Ed eccomi qui, nel centro delle mie nostalgie importate,
nel mio ultimo grande viaggio, che si è imposto come necessità di approfondimento e verifica.
Deve essere strano e affascinante vedere i luoghi che conosco solo nell'immaginazione
e poi sono sicuro che a Combray succederà qualcosa di molto importante per me.

Intanto vorrei scoprire dove Adrian prese alloggio quando Proust ritornò a Parigi.
La nonna non lo raggiunse mai perchè quando stava per partire le morì prima la madre e un anno dopo il padre.
Per quanto tempo Adrian rimase a Combray, e a quale scopo?

Voglio scoprire perchè i più grandi capolavori di Leverkühn sono nati proprio qui,
lungo i sentieri e i percorsi proustiani.
Voglio scoprire dove si trova la magia e l'incanto che animavano tanto questi luoghi
da ispirare la lunga serie di gioielli musicali di Adrian
e uno dei capolavori letterari più celebrati nella storia della letteratura mondiale.
Deve esserci qualcosa qui intorno, e io voglio trovarlo.

Studio 57B - Partenza
  
spartito in pdf video in mp4

Ho scritto questo studio prima di partire.
La prima parte è un esercizio che studia la possibilità
di alternare al primo periodo binario un secondo periodo ternario.
Tentativo che considero fallito, come ascoltatore. Ma utile.
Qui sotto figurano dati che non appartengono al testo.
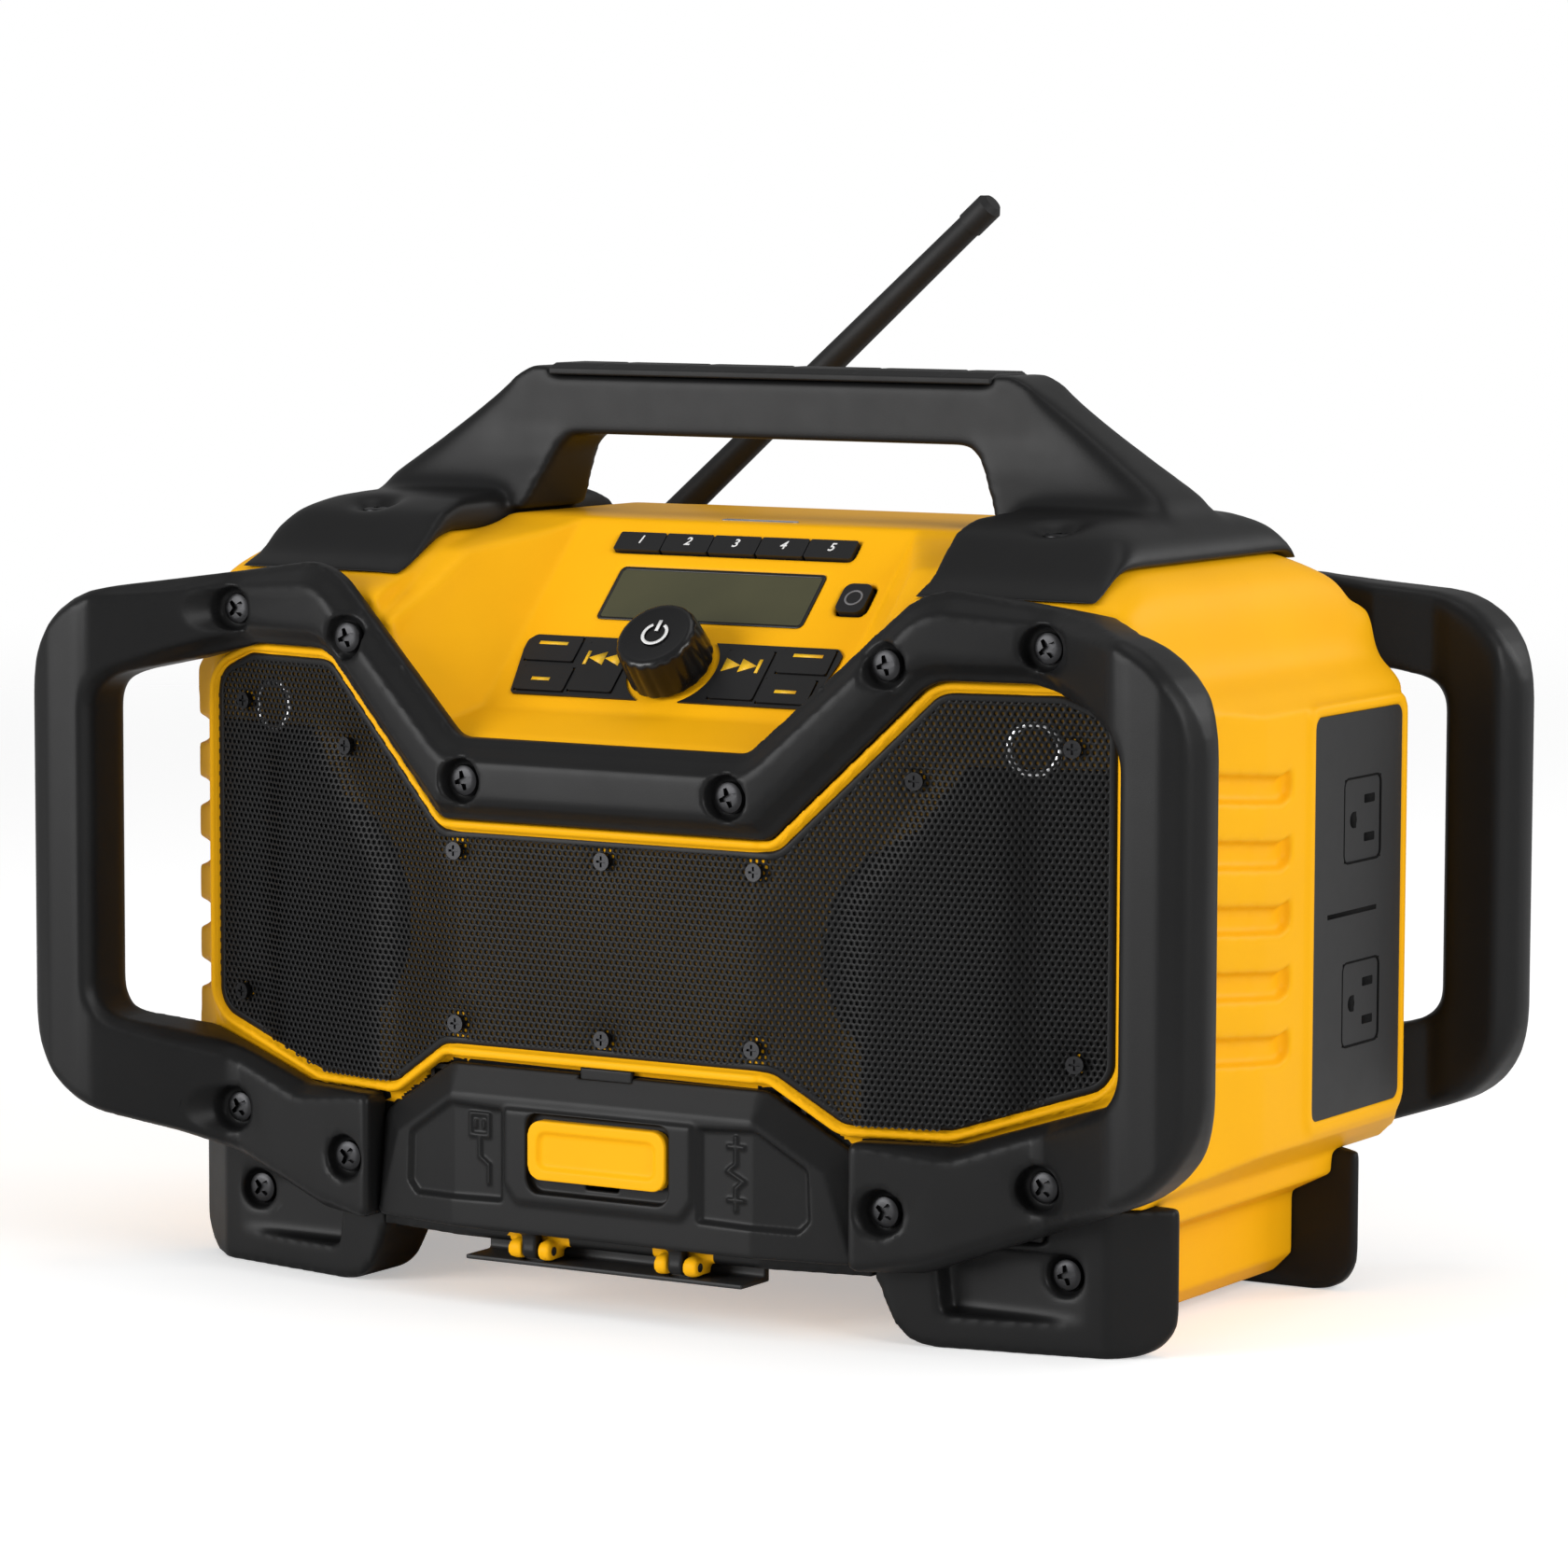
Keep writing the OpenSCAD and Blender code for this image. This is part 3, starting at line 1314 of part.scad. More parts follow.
module rear_housing() color(yellow) difference() {
    union() {
        intersection() {
            shell();
            rear_half();
        }
        intersection() {
            body_form(0);
            union() {
                rear_bosses(boss_r, 0.5, 17);
                intersection() {
                    handle_bosses(boss_r, 16, -1);
                    rear_half();
                }
            }
        }
        intersection() {
            foot_lugs();
            rear_half();
        }
        charger_bosses();
        at_antenna() translate([0, 0, ledge_z - 7]) cylinder(r = spigot_r + 3.3, h = 6);
        hinge_ears(pack_pin_y, pack_pin_z, pack_ear_x, [back_y - 1, pack_pin_y],
            [pack_pin_z - 3, pack_pin_z + 3]);
    }
    along_y(back_y - 12, big) pack_mouth(bay_wall + touch_gap);
    box([-hook_half - 1, hook_half + 1], [hook_end_y, back_y + 5],
        [hook_low - latch_travel - touch_gap, hook_low + hook_h + 2 * touch_gap]);
    rear_bosses(screw_r + shank_fit, -20, 15.6);
    handle_bosses(screw_r + shank_fit, 14, 2);
    foot_pilots();
    translate([gland_x, 0, gland_z]) rod_y(8.1, back_y - 20, back_y + 20);
    at_antenna() translate([0, 0, ledge_z - 20]) cylinder(r = spigot_r + run_fit, h = 40);
    at_outlet(side_x - panel_depth, side_x + 10) round_out(4)
        square([outlet_w + 2 * touch_gap, outlet_h + 2 * touch_gap], center = true);
    at_outlet(side_x - 20, side_x + 1) receptacle_squares(touch_gap);
}

module housing_gasket() color("black") difference() {
    intersection() {
        body_form(gasket_inset);
        box([-big, big], [split_y - gasket_t / 2, split_y + gasket_t / 2], [-big, big]);
    }
    body_form(wall);
}

// ---- Handle ----

handle_y = body_mid_y + 6.5;
bar_top_z = handle_top_z - rubber_t;
grip_half = 86;

module shoulder_side_profile() {
    polygon([[seat_y + 22.5, 224], [seat_y + 22.5, 238], [seat_y + 34, 243],
        [seat_y + 50, shoulder_z - 5], [seat_y + 62, shoulder_z - 1], [seat_y + 80, shoulder_z],
        [back_y - 80, shoulder_z], [back_y - 62, shoulder_z - 1], [back_y - 50, shoulder_z - 5],
        [back_y - 34, 243], [back_y - 22.5, 238], [back_y - 22.5, 224]]);
}
module shoulder_front_outline() {
    both_sides() polygon([[shoulder_in, 220], [shoulder_in, shoulder_z - 3],
        [shoulder_in + 3, shoulder_z], [shoulder_out - 16, shoulder_z],
        [shoulder_out - 6, shoulder_z - 5], [shoulder_out - 1, shoulder_z - 11],
        [shoulder_out, shoulder_z - 15], [shoulder_out, 220]]);
}
module handle_outline() {
    difference() {
        mirrored_outline([[0, bar_top_z], [grip_half, bar_top_z],
            [grip_half, handle_top_z - 1], [94, handle_top_z - 1], [99, handle_top_z - 3.5],
            [150, shoulder_z + 5], [154, shoulder_z - 1], [handle_gap_half + 11, shoulder_z - 6],
            [0, shoulder_z - 6]]);
        round_out(6) mirrored_outline([[0, handle_gap_z], [handle_gap_half - 5, handle_gap_z],
            [handle_gap_half, handle_gap_z - 5], [handle_gap_half + 10, shoulder_z - 6],
            [handle_gap_half + 10, shoulder_z - 40], [0, shoulder_z - 40]]);
    }
}
module handle_side_profile() {
    half = grip_d / 2;
    polygon([[handle_y - half - 8, shoulder_z - 7], [handle_y - half - 2, handle_gap_z - 8],
        [handle_y - half, handle_gap_z + 2], [handle_y - half, handle_top_z],
        [handle_y + half, handle_top_z], [handle_y + half, handle_gap_z + 2],
        [handle_y + half + 2, handle_gap_z - 8], [handle_y + half + 8, shoulder_z - 7]]);
}

module top_handle() color(black) difference() {
    union() {
        difference() {
            intersection() {
                both_sides() along_x(shoulder_in, shoulder_out) shoulder_side_profile();
                along_y(-big, big) shoulder_front_outline();
            }
            body_form(0);
        }
        intersection() {
            along_y(-big, big) handle_outline();
            along_x(-big, big) handle_side_profile();
        }
    }
    front_and_rear() both_sides() translate([handle_screw_x, handle_screw_y, 0]) {
        translate([0, 0, handle_bore_z]) cylinder(r = screw_head_r + 1.5, h = 60);
        cylinder(r = screw_r + shank_fit, h = big);
    }
}

notch_pitch = 33;
module handle_rubber() color("black") difference() {
    half = grip_d / 2;
    along_x(-grip_half + touch_gap, grip_half - touch_gap) polygon([
        [handle_y - half, bar_top_z], [handle_y + half, bar_top_z],
        [handle_y + half, handle_top_z - 1.8], [handle_y + half - 4, handle_top_z],
        [handle_y - half + 4, handle_top_z], [handle_y - half, handle_top_z - 1.8]]);
    for (i = [-2 : 2]) translate([i * notch_pitch, 0, handle_top_z + 0.2])
        rotate([0, 45, 0]) cube([2.4, 80, 2.4], center = true);
}

front_housing();
rear_housing();
housing_gasket();
front_cage();
rear_cage();
top_handle();
handle_rubber();
feet();
speaker_grille();
woofer_baskets();
woofer_cones();
woofer_magnets();
tweeters();
display_lens();
display_module();
keypad_bezel();
keypad_board();
main_board();
heat_sink();
charger_board();
transformer();
encoder_body();
encoder_plunger();
encoder_shaft();
volume_knob();
preset_1();
preset_2();
preset_3();
preset_4();
preset_5();
mute_key();
tone_key();
seek_back_key();
seek_forward_key();
mode_key();
clock_key();
wireless_key();
sensor_lens();
storage_bay();
usb_port();
aux_jack();
door_seal();
storage_door();
door_latch();
hinge_pins();
door_hinge_plate();
outlet_panel();
receptacles();
antenna_knuckle();
antenna_rod();
battery_bay();
battery_terminal();
battery_door();
battery_latch();
cord_gland();
cage_screws();
grille_screws();
fixing_screws();
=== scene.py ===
"""Finishes, softened shells, studio and camera for the jobsite radio.

Lengths are in metres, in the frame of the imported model: X to the right, Y to the
rear, Z up, with the origin on the ground under the middle of the radio.
"""
import json
import logging
import math
from dataclasses import dataclass, fields
from enum import Enum
from typing import Callable, ClassVar, Iterator, Optional, Sequence

import bmesh
import bpy
from mathutils import Matrix, Vector

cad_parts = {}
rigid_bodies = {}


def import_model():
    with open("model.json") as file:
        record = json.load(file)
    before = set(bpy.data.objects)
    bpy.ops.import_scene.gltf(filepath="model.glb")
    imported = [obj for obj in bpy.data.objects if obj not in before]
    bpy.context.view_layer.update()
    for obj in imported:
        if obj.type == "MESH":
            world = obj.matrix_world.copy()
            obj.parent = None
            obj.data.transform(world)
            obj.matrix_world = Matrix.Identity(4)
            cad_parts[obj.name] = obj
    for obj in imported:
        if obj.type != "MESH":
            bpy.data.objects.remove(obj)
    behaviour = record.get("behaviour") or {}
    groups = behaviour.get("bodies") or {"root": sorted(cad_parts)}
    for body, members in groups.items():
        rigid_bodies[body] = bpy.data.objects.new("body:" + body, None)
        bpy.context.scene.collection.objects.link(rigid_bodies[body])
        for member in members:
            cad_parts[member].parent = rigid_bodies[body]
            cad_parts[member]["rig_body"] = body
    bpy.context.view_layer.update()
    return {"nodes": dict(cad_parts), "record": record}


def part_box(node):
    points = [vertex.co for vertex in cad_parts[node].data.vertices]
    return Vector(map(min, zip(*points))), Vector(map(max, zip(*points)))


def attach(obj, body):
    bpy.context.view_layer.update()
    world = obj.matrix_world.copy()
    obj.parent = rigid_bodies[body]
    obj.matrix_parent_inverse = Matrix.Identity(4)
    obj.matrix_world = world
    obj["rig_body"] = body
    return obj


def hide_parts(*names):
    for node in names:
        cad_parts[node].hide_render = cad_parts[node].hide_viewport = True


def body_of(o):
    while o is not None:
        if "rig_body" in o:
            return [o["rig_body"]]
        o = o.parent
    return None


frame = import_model()

MM = 0.001
WELD = 0.002 * MM
ROOT = "radio"
LOG = logging.getLogger("radio")

Color = tuple[float, float, float]
Point2 = tuple[float, float]
Point3 = tuple[float, float, float]
Path = tuple[Point2, ...]
Corners = tuple[Point3, ...]
Socket = str | int
Mesh = bmesh.types.BMesh
Node = bpy.types.Node
Piece = bpy.types.Object


# ---------------------------------------------------------------- finishes

class Pattern(Enum):
    """Surface grain of a moulded finish."""

    FINE = "fine"
    LEATHERY = "leathery"
    SMOOTH = "smooth"


@dataclass(frozen=True)
class Nodes:
    """Short forms for building a node tree.

    Args:
        tree: the tree that gets the nodes.
    """

    tree: bpy.types.NodeTree

    def add(self, kind: str, inputs: Optional[dict[Socket, object]] = None,
            **settings: object) -> Node:
        """Adds a node.

        Args:
            kind: the node's type name, without its ShaderNode prefix.
            inputs: values of its input sockets.
            settings: properties of the node.

        Returns:
            The new node.
        """
        node = self.tree.nodes.new("ShaderNode" + kind)
        for name, value in settings.items():
            setattr(node, name, value)
        for name, value in (inputs or {}).items():
            node.inputs[name].default_value = value
        return node

    def link(self, source: Node, output: Socket, target: Node, name: Socket) -> None:
        """Links an output socket to an input socket, by name or by place."""
        self.tree.links.new(source.outputs[output], target.inputs[name])

    def noise(self, source: Node, output: Socket, grain: Point2) -> Node:
        """Adds noise that follows a node's output.

        Args:
            source: the node that gives the noise its place.
            output: the node's output.
            grain: scale and detail of the noise.

        Returns:
            The noise node.
        """
        node = self.add("TexNoise", {"Scale": grain[0], "Detail": grain[1]})
        self.link(source, output, node, "Vector")
        return node

    def paint(self, source: Node, shader: Node, colors: Sequence[Color],
              spots: Point2 = (0.0, 1.0)) -> None:
        """Colours a shader by a node's factor, from one colour to another.

        Args:
            source: the node that gives the factor.
            shader: the shader.
            colors: the colours at both ends.
            spots: the factors of both ends.
        """
        ramp = self.add("ValToRGB")
        for element, spot, color in zip(ramp.color_ramp.elements, spots, colors):
            element.position = spot
            element.color = (*color, 1.0)
        self.link(source, "Fac", ramp, "Fac")
        self.link(ramp, "Color", shader, "Base Color")

    def roughen(self, source: Node, shader: Node, span: Point2) -> None:
        """Spreads a shader's roughness over a span by a node's factor.

        Args:
            source: the node that gives the factor.
            shader: the shader.
            span: lowest and highest roughness.
        """
        spread = self.add("MapRange", {"To Min": span[0], "To Max": span[1]})
        self.link(source, "Fac", spread, "Value")
        self.link(spread, "Result", shader, "Roughness")

    def emboss(self, source: Node, output: str, shader: Node, height: float) -> None:
        """Raises a shader's surface by a node's output.

        Args:
            source: the node that gives the height.
            output: the node's output.
            shader: the shader.
            height: height of the relief, in metres.
        """
        bump = self.add("Bump", {"Distance": height, "Strength": 1.0})
        self.link(source, output, bump, "Height")
        self.link(bump, "Normal", shader, "Normal")

    def blend(self, share: Node, output: Socket, first: Node, second: Node) -> Node:
        """Blends two shaders by a node's output.

        Args:
            share: the node that gives the second one's share.
            output: the node's output.
            first: the first shader.
            second: the second shader.

        Returns:
            The blended shader.
        """
        both = self.add("MixShader")
        self.link(share, output, both, "Fac")
        self.link(first, 0, both, 1)
        self.link(second, 0, both, 2)
        return both


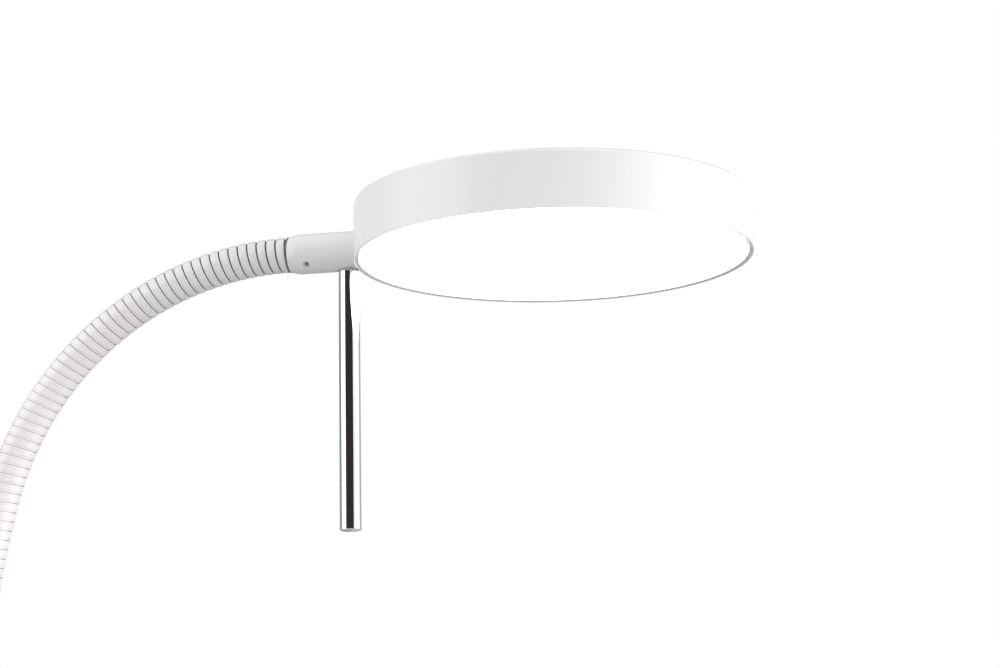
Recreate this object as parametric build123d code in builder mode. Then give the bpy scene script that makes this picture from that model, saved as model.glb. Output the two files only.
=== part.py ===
from build123d import *

import os
from math import asin, cos, degrees, radians, sin, sqrt, tan

# Examination lamp: a flat LED disc head on a gooseneck, with a chromed handle and a mounting spigot.
# Millimetres. The origin is the centre of the spigot's shoulder, +Z runs up the neck, which bends towards +X.

# ---------------------------------------------------------------- driving dimensions
HEAD_RADIUS = 110.0
HEAD_HEIGHT = 31.5
HEAD_WALL = 3.0
HEAD_TOP = 2.5
STEM_HEIGHT = 12.0  # socket axis above the head's lower rim

NECK_RADIUS = 10.0
NECK_BORE = 6.0
NECK_LENGTH = 500.0  # flexible length between the two end plugs
UPPER_BEND_RADIUS = 174.0
UPPER_BEND_TURN = 75.0
LOWER_BEND_RADIUS = 500.0
LOWER_BEND_TURN = 15.0
JOINT_COUNT = 11

SOCKET_RADIUS = 11.25
SOCKET_END = 149.8  # socket mouth, from the head's centre
SOCKET_TAPER = 4.6
TAPER_BLEND = 12.0
PLUG_FLANGE = 1.0
PLUG_RADIUS = 8.0
PLUG_LENGTH = 19.5
PLUG_GAP = 0.2  # between the socket's mouth and the plug's flange
CABLE_RADIUS = 2.0
CABLE_BORE = 2.6

HANDLE_RADIUS = 6.0
HANDLE_OFFSET = 116.1  # handle axis, from the head's centre
HANDLE_DROP = 157.5  # handle tip below the socket axis

BASE_RADIUS = 23.0
BASE_WALL = 2.5
BASE_HEIGHT = 100.0
COVER_THICKNESS = 6.0
COLLAR_RADIUS = 12.5
COLLAR_TOP = 123.0
SPIGOT_RADIUS = 8.0
SPIGOT_LENGTH = 50.0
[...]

Per fortuna quando inizia la sezione B, a battuta diciassette (38 secondi),
la temperatura musicale cresce improvvisamente con una frase malinconica,
un po' ambigua, e che soddisfa il mio senso musicale
Questo periodo che si ripete una volta
introduce qualcosa che ha la forza e il segreto per trasformare
un esercizio di armonia e forma, in musica.

E' quel qualcosa che sto cercando.
E' per questo che mi trovo qui, a Combray.